From that day on, Kohl knew that she had to stop puppy mills and the inhumane treatment of animals.
And Baby makes two
Kohl researched on puppy mills and gathered all the information she could. After a year, she found a Poodle, the breed she wanted, available at one of the puppy mills.
That's how she found Baby, a roughly 9-year-old poodle who had been locked in a cage all her life.
Baby only had 3 legs — she lost one following years of mistreatment at the puppy mill.
When Kohl first met Baby she wasn’t sure she if was ready to get Baby for US$200, because she feared that it might be hard to handle an older dog.
Baby could no longer be used for breeding purposes; this was why she was available for cheap.
It was only when Kohl was given a last option a few months later that she finally made the decision to get Baby.
What Kohl saw and learned through her experience with Baby has led her to devote her life to protecting dogs and shutting down puppy mills.
I have met my share of animal advocates in the years that I have been writing about pets and I know how hard sell many of them can be.
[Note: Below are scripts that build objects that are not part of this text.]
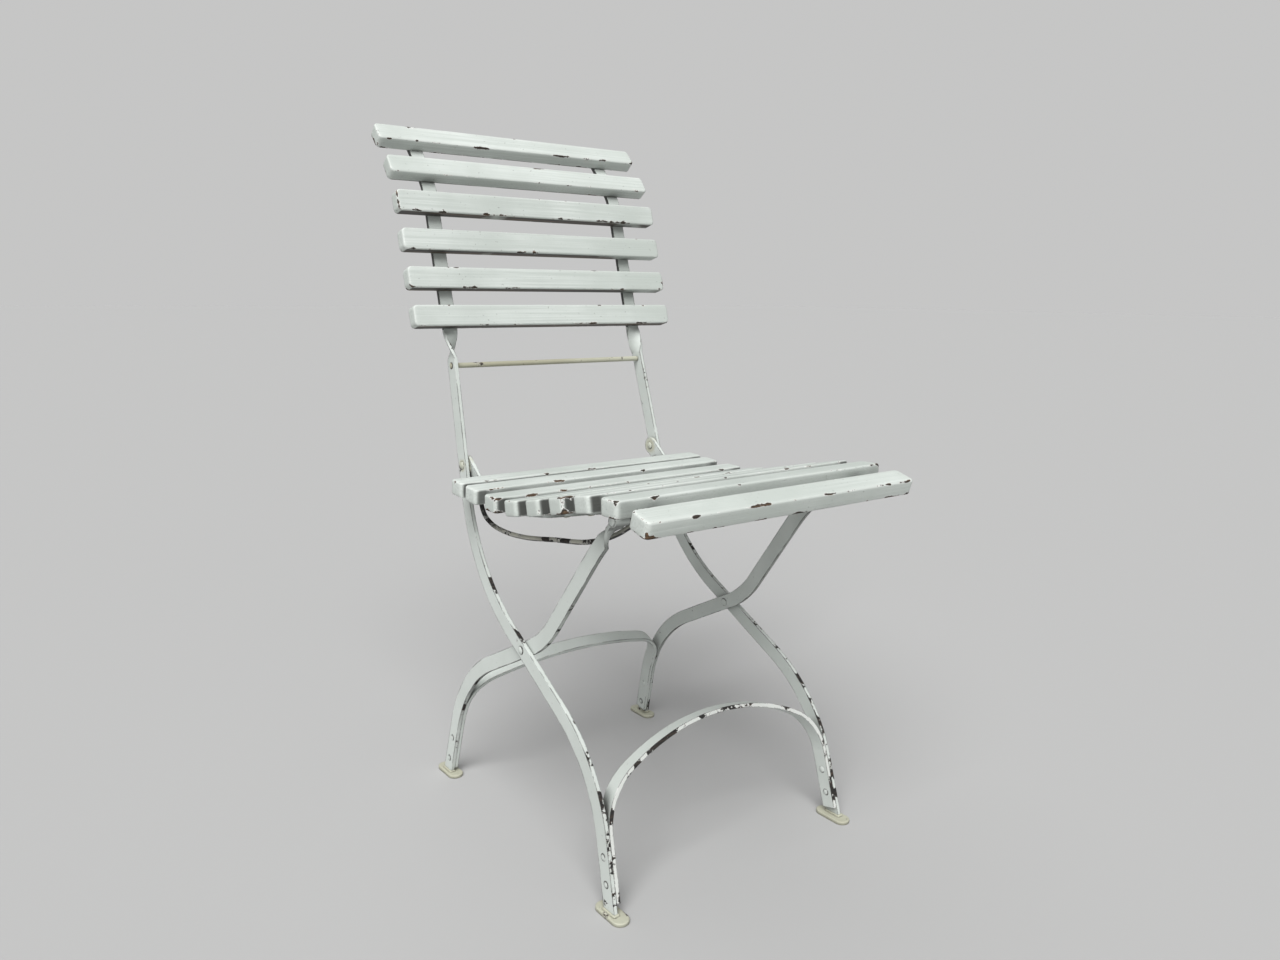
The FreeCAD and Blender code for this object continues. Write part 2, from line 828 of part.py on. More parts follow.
def make_bow():
    """Make the right guide bow: hook around the rod, run below its path, rise to the ear."""
    reach = size("slide_rod_radius") + size("bow_radius")
    x = Vector(BOW_X, 0, 0)
    hook = reach + size("hook_clearance")
    run = reach + size("bow_clearance")
    rail_y, rail_z = rail_line.offset_point(seat_stations[7] - size("bow_end_back"), THICK / 2)
    stops = [(x + Vector(0, rail_y, rail_z), side_heading(size("bow_end_angle")))]
    for angle in (size("hook_from_angle"), size("hook_to_angle")):
        stops.append((x + SLIDE + side_heading(angle) * hook, side_heading(angle + 90)))
    for turn in BOW_TURNS:
        along = (slide_path(turn + 1) - slide_path(turn - 1)).normalize()
        down = Vector(0, along.z, -along.y)
        stops.append((x + slide_path(turn) + down * run, along))
    for ahead, below, heading in BOW_REAR:
        stops.append((x + SEAT_PIVOT - Vector(0, ahead, below), side_heading(heading)))
    end = SEAT_PIVOT - Vector(0, size("bow_rear_ahead"), size("bow_rear_drop"))
    stops.append((end + Vector(EAR_X - THICK / 2, 0, 0), Vector(1, 0, 0)))
    edges = []
    for (first, first_way), (last, last_way) in zip(stops, stops[1:]):
        edges += biarc(first, first_way, last, last_way)
    spine = Part.Wire(Part.__sortEdges__(edges))
    ring = Part.Wire([Part.makeCircle(size("bow_radius"), *stops[0])])
    return spine.makePipeShell([ring], True, False).Solids[0]


def make_rail():
    """Make the right seat rail: flat strip under the slats and upright ear at the pivot."""
    x = RAIL_X
    half = size("rail_width") / 2
    face = rail_line.face(THICK, 0, rail_line.length, side_point, aside=THICK / 2)
    face.translate(Vector(x - half, 0, 0))
    strip = face.extrude(Vector(2 * half, 0, 0))
    rear_low = rail_line.offset_point(0, THICK)
    heel = size("ear_heel")
    front = SEAT_PIVOT.y - size("ear_front_ahead")
    root = rail_line.offset_point(rail_rear.y - front, THICK / 2)
    radius = size("ear_radius")
    lean = side_heading(size("ear_lean_angle")) * radius
    corners = [
        Vector(0, front, SEAT_PIVOT.z - size("ear_shoulder_drop")),
        SEAT_PIVOT + Vector(0, -lean.y, lean.z),
        SEAT_PIVOT + Vector(0, lean.y, -lean.z),
        Vector(0, rear_low[0] + heel, rear_low[1] + heel / 2),
        Vector(0, rear_low[0], rear_low[1]),
        Vector(0, front, root[1]),
    ]
    web = Part.Face(Part.makePolygon(corners + corners[:1]))
    inner = EAR_X - THICK / 2
    web.translate(Vector(inner, 0, 0))
    web = web.extrude(Vector(THICK, 0, 0))
    boss = rod(inner, inner + THICK, SEAT_PIVOT.y, SEAT_PIVOT.z, radius)
    rail = fused([strip, web, boss])
    rail = rail.cut(drill_from_middle(SEAT_PIVOT, PIN_HOLE))
    for head, inward in seat_screws(1):
        rail = rail.cut(screw_drill(head, inward))
    return rail.Solids[0]


def origin_plane(body, role):
    """Find one of a body's own base planes."""
    return next(item for item in body.Origin.OriginFeatures if item.Role == role)


def edges_between(shape, z_low, z_high):
    """Name the edges that run from one height to another."""
    names = []
    for index, edge in enumerate(shape.Edges, start=1):
        heights = sorted(corner.Z for corner in edge.Vertexes)
        if abs(heights[0] - z_low) < 1e-4 and abs(heights[-1] - z_high) < 1e-4:
            names.append(f"Edge{index}")
    return names


def slab(label, across, deep, thick, corner, upper_edge, under_edge):
    """Make a rounded slab: rectangle padded upwards, then its edges rounded."""
    body = doc.addObject("PartDesign::Body", label)
    body.Label = label
    sketch = body.newObject("Sketcher::SketchObject", f"{label}_plan")
    sketch.AttachmentSupport = [(origin_plane(body, "XY_Plane"), "")]
    sketch.MapMode = "FlatFace"
    half_x = size(across) / 2
    half_y = size(deep) / 2
    corners = [
        Vector(-half_x, -half_y, 0),
        Vector(half_x, -half_y, 0),
        Vector(half_x, half_y, 0),
        Vector(-half_x, half_y, 0),
    ]
    for start, end in zip(corners, corners[1:] + corners[:1]):
        sketch.addGeometry(Part.LineSegment(start, end), False)
    for index in range(4):
        sketch.addConstraint(Sketcher.Constraint("Coincident", index, 2, (index + 1) % 4, 1))
    for index in (0, 2):
        sketch.addConstraint(Sketcher.Constraint("Horizontal", index))
        sketch.addConstraint(Sketcher.Constraint("Vertical", index + 1))
    sketch.addConstraint(Sketcher.Constraint("Symmetric", 0, 1, 1, 2, -1, 1))
    width = sketch.addConstraint(Sketcher.Constraint("DistanceX", 0, 1, 0, 2, 2 * half_x))
    depth = sketch.addConstraint(Sketcher.Constraint("DistanceY", 1, 1, 1, 2, 2 * half_y))
    sketch.setExpression(f"Constraints[{width}]", f"Sheet.{across}")
    sketch.setExpression(f"Constraints[{depth}]", f"Sheet.{deep}")
    pad = body.newObject("PartDesign::Pad", f"{label}_pad")
    pad.Profile = sketch
    pad.setExpression("Length", f"Sheet.{thick}")
    doc.recompute()
    height = size(thick)
    rounds = (
        (corner, 0, height),
        (upper_edge, height, height),
        (under_edge, 0, 0),
    )
    previous = pad
    for alias, z_low, z_high in rounds:
        fillet = body.newObject("PartDesign::Fillet", f"{label}_{alias}")
        fillet.Base = (previous, edges_between(previous.Shape, z_low, z_high))
        fillet.setExpression("Radius", f"Sheet.{alias}")
        doc.recompute()
        previous = fillet
    body.Tip = previous
    return body


def screw_holes(body, x, x_rule, drill_depth):
    """Drill two blind screw holes from the underside of a slat."""
    before = body.Tip.Shape.Volume
    sketch = body.newObject("Sketcher::SketchObject", f"{body.Label}_holes")
    sketch.AttachmentSupport = [(origin_plane(body, "XY_Plane"), "")]
    sketch.MapMode = "FlatFace"
    radius = size("screw_radius") + size("screw_clearance")
    for index, side in enumerate((-1, 1)):
        circle = Part.Circle(Vector(side * x, 0, 0), Vector(0, 0, 1), radius)
        sketch.addGeometry(circle, False)
        ring = sketch.addConstraint(Sketcher.Constraint("Radius", index, radius))
        sketch.setExpression(f"Constraints[{ring}]", "Sheet.screw_radius + Sheet.screw_clearance")
        if side < 0:
            place = sketch.addConstraint(Sketcher.Constraint("DistanceX", index, 3, -1, 1, x))
        else:
            place = sketch.addConstraint(Sketcher.Constraint("DistanceX", -1, 1, index, 3, x))
        sketch.setExpression(f"Constraints[{place}]", x_rule)
        sketch.addConstraint(Sketcher.Constraint("PointOnObject", index, 3, -1))
    pocket = body.newObject("PartDesign::Pocket", f"{body.Label}_pocket")
    pocket.Profile = sketch
    pocket.Reversed = True
    pocket.setExpression("Length", drill_depth)
    doc.recompute()
    if pocket.Shape.Volume > before - 1.0:
        raise RuntimeError(f"no screw holes in {body.Label}")
    body.Tip = pocket


# Wooden slats of the back, lowest first, and of the seat, rear first
HOLE_DEPTH = "Sheet.screw_depth + Sheet.screw_play"
for number, (y, z, heading) in enumerate(back_slat_seats(), start=1):
    slat = slab(
        f"back_slat_{number}",
        "back_slat_length",
        "back_slat_width",
        "slat_thick",
        "slat_corner",
        "back_slat_edge",
        "slat_under_edge",
    )
    screw_holes(slat, size("back_bar_x"), "Sheet.back_bar_x", HOLE_DEPTH)
    slat.Placement = Placement(Vector(0, y, z), Rotation(Vector(1, 0, 0), heading))
for number, (y, z, heading) in enumerate(seat_slat_seats(), start=1):
    slat = slab(
        f"seat_slat_{number}",
        "seat_slat_length",
        "seat_slat_width",
        "seat_slat_thick",
        "slat_corner",
        "seat_slat_edge",
        "slat_under_edge",
    )
    screw_holes(slat, RAIL_X, RAIL_X_RULE, HOLE_DEPTH)
    slat.Placement = Placement(Vector(0, y, z), Rotation(Vector(1, 0, 0), heading - 180))

# Foot plates under the four legs
for place_name, line, bar_x in (("front", long_line, LONG_X), ("rear", short_line, SHORT_X)):
    foot_y, _, _ = line.at(line.station_at(FOOT_TOP))
    foot_x = bar_x_at(bar_x, FOOT_TOP) - size("foot_inset")
    for side_name, side in SIDES:
        foot = slab(
            f"{side_name}_{place_name}_foot",
            "foot_width",
            "foot_length",
            "foot_thick",
            "foot_corner",
            "foot_edge",
            "foot_under_edge",
        )
        foot.Placement = Placement(Vector(side * foot_x, foot_y, 0), Rotation())

# Metal pieces of the frame that stands still
keep_pair("long_bar", make_long_bar(), Vector(LONG_X, CROSS_PIVOT.y, CROSS_PIVOT.z))
front_arch = make_arch(
    long_line,
    LONG_X,
    size("front_arch_low_z"),
    size("front_arch_z"),
    size("front_arch_rise"),
    size("front_arch_corner"),
    size("front_arch_shoulder_angle"),
    FRONT_RIVETS,
)
arch_y, arch_z, _ = long_line.at(long_line.station_at(size("front_arch_z")))
keep("front_arch", front_arch, Vector(0, arch_y, arch_z))
keep("front_arch_rivets", arch_rivets(FRONT_RIVETS, LONG_X), Vector(0, arch_y, arch_z))
centre = back_rod_centre()
half_bar = THICK / 2 + size("tenon_gap")
inner_face = bar_x_at(LONG_X, centre.z) - half_bar
outer_face = bar_x_at(LONG_X, centre.z) + half_bar
rod_body = rod(-inner_face, inner_face, centre.y, centre.z, size("back_rod_radius"))
tenon = rod(-outer_face, outer_face, centre.y, centre.z, size("tenon_radius"))
tenon_end = centre + Vector(outer_face, 0, 0)
peened = dome(tenon_end, Vector(1, 0, 0), size("tenon_head_radius"), size("tenon_head_height"))
keep("back_cross_rod", fused([rod_body, tenon, peened, mirrored(peened)]), centre)
back_screw_solids = [screw(*item) for side in (-1, 1) for item in back_screws(side)]
keep("back_slat_screws", Part.makeCompound(back_screw_solids), face_line_middle(2))

cross_x = bar_x_at(LONG_X, CROSS_PIVOT.z)
cross_place = CROSS_PIVOT + Vector(cross_x, 0, 0)
cross_inner = bar_x_at(SHORT_X, CROSS_PIVOT.z) - THICK / 2
keep_pair("cross_pin", pivot_pin(CROSS_PIVOT, cross_inner, cross_x + THICK / 2), cross_place)
keep_pair("cross_washer", washer(CROSS_PIVOT), cross_place)
hinge_x = bar_x_at(LONG_X, SEAT_PIVOT.z)
hinge_place = SEAT_PIVOT + Vector(hinge_x, 0, 0)
ear_inner_face = EAR_X - THICK / 2
keep_pair("seat_pin", pivot_pin(SEAT_PIVOT, ear_inner_face, hinge_x + THICK / 2), hinge_place)
keep_pair("seat_washer", washer(SEAT_PIVOT), hinge_place)

# Rear legs, which turn about the crossing
keep_pair("short_bar", make_short_bar(), Vector(SHORT_X, CROSS_PIVOT.y, CROSS_PIVOT.z))
rear_arch = make_arch(
    short_line,
    SHORT_X,
    size("rear_arch_low_z"),
    size("rear_arch_z"),
    size("rear_arch_rise"),
    size("rear_arch_corner"),
    size("rear_arch_shoulder_angle"),
    REAR_RIVETS,
)
arch_y, arch_z, _ = short_line.at(short_line.station_at(size("rear_arch_z")))
keep("rear_arch", rear_arch, Vector(0, arch_y, arch_z))
keep("rear_arch_rivets", arch_rivets(REAR_RIVETS, SHORT_X), Vector(0, arch_y, arch_z))
reach = EYE_X + size("eye_width") / 2 + size("slide_collar_gap")
rod_end = reach + size("slide_collar_thick")
collar = rod(reach, rod_end, SLIDE.y, SLIDE.z, size("slide_collar_radius"))
slide = rod(-rod_end, rod_end, SLIDE.y, SLIDE.z, size("slide_rod_radius"))
keep("slide_rod", fused([slide, collar, mirrored(collar)]), SLIDE)

# Seat, which turns about its two pivots
keep_pair("seat_rail", make_rail(), SEAT_PIVOT + Vector(RAIL_X, 0, 0))
keep_pair("guide_bow", make_bow(), Vector(BOW_X, SLIDE.y, SLIDE.z))
seat_screw_solids = [screw(*item) for side in (-1, 1) for item in seat_screws(side)]
keep("seat_slat_screws", Part.makeCompound(seat_screw_solids), rail_line_middle(4))

doc.recompute()

os.makedirs("parts", exist_ok=True)
pieces = [item for item in doc.Objects if item.TypeId in ("PartDesign::Body", "Part::Feature")]
whole = FreeCAD.BoundBox()
for item in doc.Objects:
    if "Invalid" in item.State or "Error" in item.State:
        raise RuntimeError(f"{item.Label} did not recompute")
for piece in pieces:
    if piece.Shape.isNull() or not piece.Shape.isValid():
        raise RuntimeError(f"{piece.Label} is not a valid shape")
    whole.add(piece.Shape.BoundBox)
    piece.Shape.exportStep(f"parts/{piece.Label}.step")
print(len(pieces), "pieces", whole)
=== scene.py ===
"""Dress the folding garden chair: worn painted slats, chipped metal bars, studio and camera."""

import logging
import math
from dataclasses import dataclass, field, replace
from enum import Enum
from typing import Dict, Iterable, List, Mapping, Tuple, Union

import bmesh
import bpy
from mathutils import Matrix, Vector, noise


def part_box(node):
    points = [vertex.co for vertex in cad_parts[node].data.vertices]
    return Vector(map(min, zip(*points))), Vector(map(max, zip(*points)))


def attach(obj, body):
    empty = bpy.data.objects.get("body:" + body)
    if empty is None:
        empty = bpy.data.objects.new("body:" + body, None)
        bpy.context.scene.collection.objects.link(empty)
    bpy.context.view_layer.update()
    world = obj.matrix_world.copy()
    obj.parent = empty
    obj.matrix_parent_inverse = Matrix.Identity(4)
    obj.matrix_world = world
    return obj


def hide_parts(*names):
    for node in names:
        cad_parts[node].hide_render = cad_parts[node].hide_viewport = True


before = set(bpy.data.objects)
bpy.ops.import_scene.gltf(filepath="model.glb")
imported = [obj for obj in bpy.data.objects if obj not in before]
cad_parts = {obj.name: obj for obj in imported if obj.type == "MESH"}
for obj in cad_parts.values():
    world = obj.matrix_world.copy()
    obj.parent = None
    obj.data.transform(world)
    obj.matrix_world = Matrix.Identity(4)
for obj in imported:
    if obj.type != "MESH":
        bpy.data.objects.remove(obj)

LOG = logging.getLogger("garden_chair")
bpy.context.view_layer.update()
MM = 0.001
SHADING_SAMPLES = 6
SHARP_ANGLE = math.radians(50)
MERGE_DISTANCE = 1e-6
ALONG_X, ALONG_Y, ALONG_Z = (1.0, 0.0, 0.0), (0.0, 1.0, 0.0), (0.0, 0.0, 1.0)
Point = Tuple[float, float, float]
Colour = Tuple[float, float, float, float]
Socket = bpy.types.NodeSocket
Sockets = Mapping[str, Socket]
Value = Union[float, Tuple[float, ...], Socket]


class Place(Enum):
    """Bodies of the chair that pieces ride on."""

    FRAME = "frame"
    LEGS = "rear_legs"
    SEAT = "seat"


class EdgeSource(Enum):
    """Where a finish reads how near a spot lies to an edge."""

    ROUNDED = "rounded normal against face normal"
    PAINTED = "attribute that the piece's mesh carries"


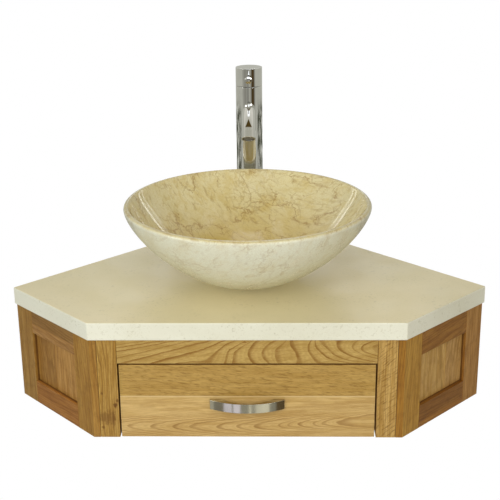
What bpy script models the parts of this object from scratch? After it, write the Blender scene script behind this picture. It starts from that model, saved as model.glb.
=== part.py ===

But this book is not written by that kind of an advocate, perhaps it is one of the reasons why I really enjoyed reading the book:
Once upon a time, Kohl wore fur and was basically indifferent toward animals. But her one experience at a puppy mill redefined her life.
Then Kohl finally took Baby in, and the unofficial “spokesdog” for the Humane Society of the United States was born.
Kohl and Baby travel around the US lobbying for reform on the issue of puppy mills. A Rare Breed of Love contains more than 60 photographs of Baby with many of her high-profile fans; from Barack Obama to Judge Judy to Patti LaBelle, as well as original essays from Alice Walker and Gloria Steinem about the special love we all have for the pets in our lives.
In A Rare Breed of Love, Kohl and Baby offer practical advice on what each of us can do to raise awareness, make a difference, and stop animal suffering everywhere.
But more than just advice, what the book shows us is that there is something we can do to stop cruelty to animals if we really want to.
From stars, to politicians, to atheletes, what Baby has done is put a face to animal abuse and neglect — and she has made many take notice of how real all these really are.
And, as Kohl explains, her tours across the country also touch thousands of everyday people.
Kohl shares an encounter she and Baby had with a homeless man:
“He charged down the sidewalk toward us, screaming obscenities at the top of his lungs, ranting unintelligibly,” Kohl writes. But upon seeing Baby, the man stopped and questioned Kohl about the 3-legged dog before suddenly becoming an advocate for her.
“‘You’re taking good care of her, right?’ he asks, looking at me squarely. ‘You aren’t going to hurt her,’ he added. I felt my throat tighten and my eyes well with tears for the empathy this troubled man was offering Baby, someone he identified with and wanted to protect, someone who, for that moment, inspired him to put aside his own agony and feel the pain of another.
"In the two years since I adopted her, I had never seen a clearer example of Baby’s transformational power to elicit love, kindness, and empathy even in the face of one’s own suffering. It is a power that animals singularly possess to heal the human soul.”
Back in 2005 when President Barack Obama was a US senator, he was one of the politicians who agreed to meet with Kohl and Baby. He agreed to a photo shoot and pledged to Kohl that when he brought a dog home for his family, it would be a rescue dog — not one from a breeder. And now, it seems, the President has lived up to his word.
Mahatma Gandhi once said: “The greatness of a nation and its moral progress can be judged by the way its animals are treated.”